In February 2022, the month AB 2311 was introduced, 24 percent of vehicles with the protection saw the coverage cost more than 4 percent of the financed value. By September, 39 percent of covered vehicles saw the product cost more than the 4 percent threshold. The proportion of deals charging more than 4 percent for GAP stood at 40 percent or more for the rest of the year, reaching a peak of 46 percent in December.

“The percentages fell off a cliff starting January 1st of 2023,” Oscherwitz wrote.

Only 7.4 percent of deals including the protection exceeded the threshold that month. That fell to 2.2 percent in February and 2.1 percent in March.

“That’s just really remarkable,” Oscherwitz told Automotive News.

He said the degree to which contracts exceeded 4 percent also narrowed — for example, some coverage sold for at least 10 percent of the amount financed — after the law took effect.

“Even if there was a violation, the violations were much closer to what the law requires,” Oscherwitz said.

He said the speedy response “says a lot to the awareness of the industry of what’s going on.”

A similar “equally remarkable” trend can be observed in contracts covering vehicles financed at less than 70 percent of sticker, according to Oscherwitz.

In 2022, an average of 1.4 percent of cars with guaranteed asset protection coverage were protecting that small a loan.

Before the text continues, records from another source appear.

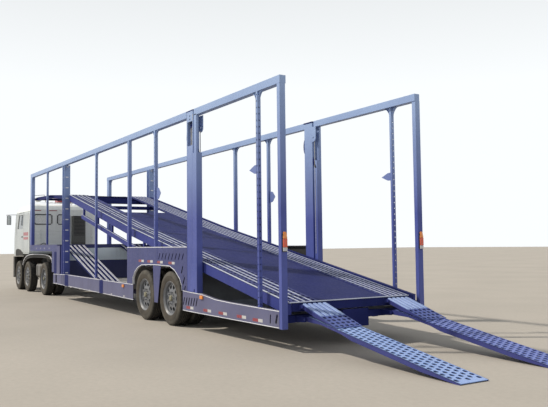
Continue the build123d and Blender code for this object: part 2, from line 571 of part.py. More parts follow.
finished.update({
    "gooseneck": gooseneck, "main_frame": main_frame, "frame_cross_members": frame_cross_members, "lower_deck": lower_deck, "side_skirts": side_skirts,
    "fender_panels": fender_panels, "front_cage_left": front_cage["left"], "front_cage_right": front_cage["right"],
    "rear_cage_left": rear_cage["left"], "rear_cage_right": rear_cage["right"], "well_tracks": well_tracks,
    "rear_crossbeam": rear_crossbeam, "trailer_axles": trailer_axles, "landing_legs": landing_legs,
    "rear_lamps": rear_lamps, "front_deck": front_deck, "deck_frame": deck_frame, "deck_plates": deck_plates,
    "deck_cross_members": deck_cross_members, "deck_lower_chords": deck_lower_chords, "ramp_left": ramps["left"], "ramp_right": ramps["right"],
    "ramp_flap_left": flaps["left"], "ramp_flap_right": flaps["right"], "chassis_frame": chassis_frame,
    "chassis_cross_members": chassis_cross_members,
    "front_axles": front_axles, "drive_axle": drive_axle, "fifth_wheel": fifth_wheel,
    "engine_block": engine_block, "fuel_tanks": fuel_tank, "mudguards": mudguards, "cab_floor": cab_floor,
    "cab_front": cab_front, "cab_rear_wall": cab_rear_wall, "cab_sides": cab_sides, "cab_roof": cab_roof,
    "cab_door_left": doors["left"], "cab_door_right": doors["right"], "front_bumper": front_bumper,
    "intake_column": intake_column, "cab_interior": cab_interior, "mirrors": mirrors,
})

os.makedirs("parts", exist_ok=True)
for node, name in finished.items():
    name.part.label = node
    export_step(name.part, f"parts/{node}.step")
    box = name.part.bounding_box()
    print(node, len(name.part.solids()), [round(v) for v in (*box.min, *box.max)])
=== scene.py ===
import bpy
import bmesh
import math
from mathutils import Vector, Matrix


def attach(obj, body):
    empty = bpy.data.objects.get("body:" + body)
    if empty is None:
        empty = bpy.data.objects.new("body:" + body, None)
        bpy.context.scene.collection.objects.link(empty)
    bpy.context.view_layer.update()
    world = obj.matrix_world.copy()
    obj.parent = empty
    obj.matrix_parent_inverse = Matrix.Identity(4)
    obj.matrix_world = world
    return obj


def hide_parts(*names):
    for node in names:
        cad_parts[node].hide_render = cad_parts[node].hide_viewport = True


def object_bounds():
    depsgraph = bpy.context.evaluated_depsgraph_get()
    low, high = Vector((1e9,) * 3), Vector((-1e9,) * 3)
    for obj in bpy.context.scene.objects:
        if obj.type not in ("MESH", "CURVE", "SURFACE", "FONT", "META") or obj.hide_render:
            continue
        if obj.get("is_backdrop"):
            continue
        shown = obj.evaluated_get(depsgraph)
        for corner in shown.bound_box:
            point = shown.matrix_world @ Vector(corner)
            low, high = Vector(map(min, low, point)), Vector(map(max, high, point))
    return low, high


# Looks of the car transporter. Lengths here are in metres; x in the tables runs forward from the rear
# face of the trailer's rear posts and Build shifts it by XM into the shared frame.
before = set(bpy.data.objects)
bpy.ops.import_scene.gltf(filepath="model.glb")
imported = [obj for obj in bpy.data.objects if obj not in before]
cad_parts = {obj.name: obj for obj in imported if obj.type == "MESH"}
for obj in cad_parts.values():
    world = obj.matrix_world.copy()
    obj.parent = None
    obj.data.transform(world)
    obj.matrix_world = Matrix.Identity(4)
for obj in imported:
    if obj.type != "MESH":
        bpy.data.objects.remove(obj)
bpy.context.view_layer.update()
XM = 8.130
SIDES = (("left", 1), ("right", -1))


# ------------------------------------------------------------------ deck and ramp lines, as in the frame
def deck_z(x):
    if x >= 6.6:
        return 1.982 + (x - 6.6) / 4.88 * 1.053
    return 0.700 + (x - 0.02) / 6.58 * 1.282


def ramp_z(x):
    return 0.018 + (x + 3.0) * 0.496 / 2.9


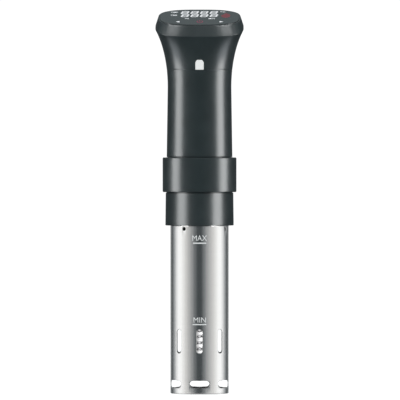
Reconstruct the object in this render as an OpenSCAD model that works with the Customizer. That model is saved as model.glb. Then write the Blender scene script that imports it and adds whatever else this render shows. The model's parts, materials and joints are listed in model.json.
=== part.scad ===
// Sous vide immersion circulator: a tapered hand grip with a slanted touch
// display on top, a clamp ring with a spring clip at the back, and a slotted
// stainless tube that holds the heater, the sensors and the impeller.
// Millimetres. +Z is up the tube, -Y is the display side, and the origin is
// the centre of the flat underside of the bottom cap.

/* [Tube] */
// Outer radius of the stainless tube
tube_r = 28.7; // [28.5:0.1:28.7]
// Wall thickness of the tube
tube_wall = 0.8; // [0.7:0.05:0.9]
// Width of a low intake slot
intake_w = 20.6; // [18:0.2:21]
// Height of a low intake slot
intake_h = 7.6; // [6.6:0.2:7.8]
// Number of intake slots
intake_count = 6; // [4:1:6]
// Width of an upright outlet slot
outlet_w = 6.4; // [5.6:0.2:6.6]
// Height of an upright outlet slot
outlet_h = 24; // [20:1:25]
// Number of outlet slots
outlet_count = 8; // [6:1:8]
// Radius of the vent holes under the collar
vent_r = 2; // [1.5:0.1:2.1]

/* [Body] */
// Height where the tube enters the collar
z_collar = 165.5; // [165:0.1:166]
// Radius of the collar at its lower edge
collar_r = 33.45; // [33.2:0.05:33.6]
// Radius of the grip at its waist
waist_r = 31.1; // [31:0.05:31.2]
// Radius of the grip just above the clamp ring
grip_r = 32.1; // [31.8:0.05:32.3]
// Thickness of the moulded walls
wall = 2.4; // [2.3:0.05:2.5]

/* [Head] */
// Half width of the head at its widest edge
head_a = 43.4; // [42.8:0.1:43.8]
// Half depth of the head at its widest edge
head_b = 38.2; // [37.8:0.1:38.6]
// Slant of the widest edge
head_tilt = 14.1; // [13.6:0.1:14.4]
// Half width of the top face
top_a = 40.2; // [39.8:0.1:40.4]
// Half depth of the top face
top_b = 33.5; // [33.2:0.1:33.7]
// Slant of the top face
top_tilt = 12.6; // [12.2:0.1:12.9]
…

In January, only 0.11 percent of such deals were tied to loans below 70 percent of sticker — one-fourteenth of the 2022 average, Oscherwitz noted. By March, that amount was down to 0.07 percent.

It’s a mere handful of deals that are out of compliance, Oscherwitz said.

AB 2311 also requires buyers to sign off on a separate form notifying customers that F&I coverage and other add-on products are always optional. It gives consumers the right to cancel the coverage at any time without a fee. And the bill compels lenders to refund charges quickly when consumers cancel the protection or pay off their auto loans.

California dealers pivoted to 98 percent compliance quickly after the law change. However, a state might be unable to eradicate the behavior it targets.

Informed.IQ studied three other states that have had such limits on the books longer.

It found about 1.3 percent of their combined deals from March 2022 through March 2023 violated state laws.

Texas bans guaranteed asset protection that would cost consumers more than 5 percent of the amount financed, and Colorado won’t let dealers price the coverage above $300 or 2 percent of the amount financed, whichever is greater. Minnesota bans the sale of the protection on used vehicles worth $5,000 or less.

Informed.IQ checked more than 1,000 loans with the coverage from Colorado, more than 1,000 from Minnesota and more than 8,000 written in Texas during the March to March period.

In Texas, an average of 1.1 percent of deals were out of compliance compared with 1.9 percent in Minnesota and 2.5 percent in Colorado.

Viewed monthly, noncompliance in Texas ranged from a low of 0.6 percent in March 2022 to a high of 1.7 percent in January 2023.

Colorado saw full compliance in May and June 2022 but reached 4.6 percent noncompliance in September. Minnesota had many months of full compliance, but the state also experienced 6.5 percent of such deals in March 2023 violating the law.

“In contrast to the California waiver law, each of these waiver restrictions are long-standing requirements so dealers should [be] familiar with them,” Oscherwitz and senior data analyst Husain Radiowala wrote in an upcoming Informed.IQ blog post the company shared with Automotive News. “The results show that the vast majority of dealers have implemented checks to comply with these GAP waiver obligations. However, we also saw a persistent, non-trivial number of waiver contracts that did not conform to state legal requirements.”

Oscherwitz and Radiowala pointed out regulators could easily catch dealers with a similar analysis.

“From our perspective, dealers and lenders run risks if they do not implement automated checks to catch these loan defects,” they wrote in the draft post.

“Because these violations are numerically driven, regulators can spot them quickly during compliance reviews.”